LARS: A Learning Algorithm for Rewriting Systems
Rémi Eyraud, Colin de la Higuera and Jean-Christophe Janodet
Machine Learning Volume 66, Number 1, pp. 7-31, 2007.

## Abstract

Whereas there is a number of methods and algorithms to learn regular languages, moving up the Chomsky hierarchy is proving to be a challenging task. Indeed, several theoretical barriers make the class of context-free languages hard to learn. To tackle these barriers, we choose to change the way we represent these languages. Among the formalisms that allow the definition of classes of languages, the one of string-rewriting systems (SRS) has outstanding properties. We introduce a new type of SRS's, called Delimited SRS (DSRS), that are expressive enough to define, in a uniform way, a noteworthy and non trivial class of languages that contains all the regular languages, $\{ a^nb^n: n \geq 0 \}$, $\{w\in\{a,b\}^*:|w|_a=|w|_b\}$, the parenthesis languages of Dyck, the language of Lukasiewicz, and many others. Moreover, DSRS's constitute an efficient (often linear) parsing device for strings, and are thus promising candidates in forthcoming applications of grammatical inference.
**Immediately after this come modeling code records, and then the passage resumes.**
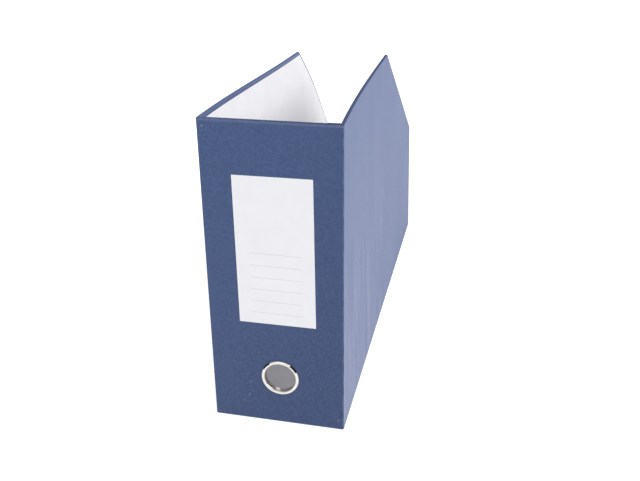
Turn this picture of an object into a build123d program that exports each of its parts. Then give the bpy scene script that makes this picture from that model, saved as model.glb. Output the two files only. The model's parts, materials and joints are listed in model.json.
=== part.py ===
from build123d import *
import os
from math import hypot

# An open-top file box of paper-covered greyboard. It stands on its base with the tall front
# panel facing -Y. The two side panels are level along the top and then cut down to a low back.
# Millimetres, +Z up; the origin is on the floor at the middle of the bounding box.

# Driving dimensions
WIDTH = 101.6          # 4 in, over the side panels at the base
HEIGHT = 240.0         # about 9.5 in, front panel and the level run of the sides
DEPTH = 400.0          # about 15.75 in, front face to back face
TOP_RUN = 224.0        # level run of the sides' top edge, from the front
BACK_HEIGHT = 122.0    # back panel, where the sloping cut ends

BOARD = 2.0            # greyboard
PAPER = 0.3            # blue covering paper with its paste
TAPE = 0.15            # kraft stay tape between board and covering
LINING = 0.2           # white lining paper

TURN_IN = 15.0         # covering folded under the base and round the back corners
TOP_MARGIN = 3.0       # covering that shows above the lining along the level rims
SLOPE_MARGIN = 1.5     # the same along the sloping rims
TAPE_LEG = 12.0        # one leg of an L-shaped stay tape
SHEET_INSET = 1.5      # the back and base sheets stop short of the corners by this

# Inward lean of each side panel's top edge: middle points of a Bezier line from front to back
BOW = {"left": (0, 0, 12, 18, 15, 0), "right": (0, 5, 6, 4, 5, 5)}
SIGN = {"left": -1, "right": 1}

LABEL_WIDTH, LABEL_HEIGHT, LABEL_THICK = 57.5, 114.5, 0.15
LABEL_X, LABEL_Z = 1.2, 143.6          # centre of the title label
LABEL_TILT = 0.3       # degrees: it is pasted slightly askew, its foot to the right

RING_X, RING_Z = 2.1, 40.6             # centre of the finger hole
RING_BORE = 11.75      # radii of the finger ring
RING_BARREL = 12.35
RING_OUTER = 14.6
RING_PROUD = 1.4       # how far the rolled rim stands out of the front
BOARD_HOLE = 12.5      # hole through the front board and its papers
WASHER_OUTER, WASHER_THICK = 16.0, 0.5
CLINCH_OUTER, CLINCH_PROUD = 14.0, 0.9  # the barrel's end, rolled over the washer
RIM_ROUND, CLINCH_ROUND = 1.2, 0.7     # radii of the ring's rolled edges

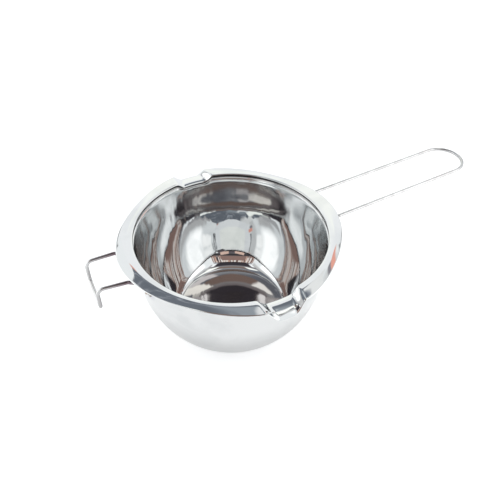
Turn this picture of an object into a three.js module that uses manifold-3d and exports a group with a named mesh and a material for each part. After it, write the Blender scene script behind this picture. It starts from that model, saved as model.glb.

In this paper, we pioneer the problem of their learnability. We propose a novel and sound algorithm (called LARS) which identifies a large subclass of them in polynomial time (but not data). We illustrate the execution of our algorithm through several examples, discuss the position of the class in the Chomsky hierarchy and finally raise some open questions and research directions.